Gods of Sun, Moon, Stars, Planets, Sky, Sea, and Earth. A Mage’s relationship with them is different to that of a Priest, and especially that of a Worshiper.

There is my point, at last. The Universe is awash with power, majestic and terrifying. We can do with that as we will. You have the option of calling it God, bending your knee and surrendering your Will to it’s whim.


A Wizard might summon It’s essence into a guise crafted to fit it, call it by Name and add it’s power to Her[5] own.

But, ya’ know… do what you want, man.

[1] The title of this post, “Well That About Wraps It Up For God”, is a book written by Oolon Colluphid, the last volume of Colluphid’s best-selling trilogy, having been preceded by Where God Went Wrong, Some More of God’s Greatest Mistakes, and Who is this God Person Anyway? Hitchhikers Guide to the Galaxy: by Douglas Adams

[2] Let us not forget what a Chaos Mage means by ‘believe’.

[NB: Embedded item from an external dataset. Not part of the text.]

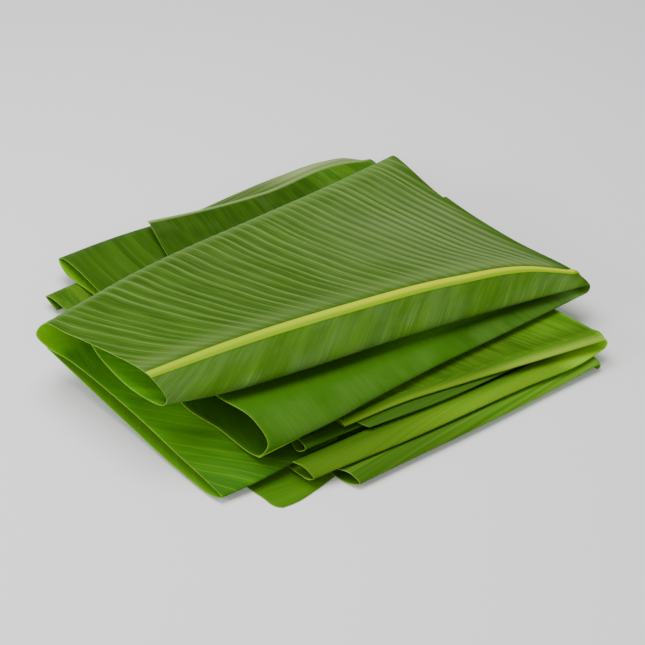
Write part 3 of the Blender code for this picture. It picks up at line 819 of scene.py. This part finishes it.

[3] ‘Cackling’ , to a witch, didn’t just mean nasty laughter. It meant your mind drifting away from its anchor. It meant you losing your grip. It meant loneliness and hard work and responsibility and other people’s problems driving you crazy a little bit at a time, each bit so small that you’d hardly notice it, until you thought that it was normal to stop washing and wear a kettle on your head. It meant you thinking that the fact you knew more than anyone else in your village made you better than them. It meant thinking that right and wrong were negotiable. Wintersmith: by Terry Pratchett

[4] Lawrence Krauss’ excellent book, A Universe From Nothing can be found here

[5] It pleases me to refer to a any non-specified Witch, Wizard or Mage in the third person as ‘Her’. Solidarity, sisters!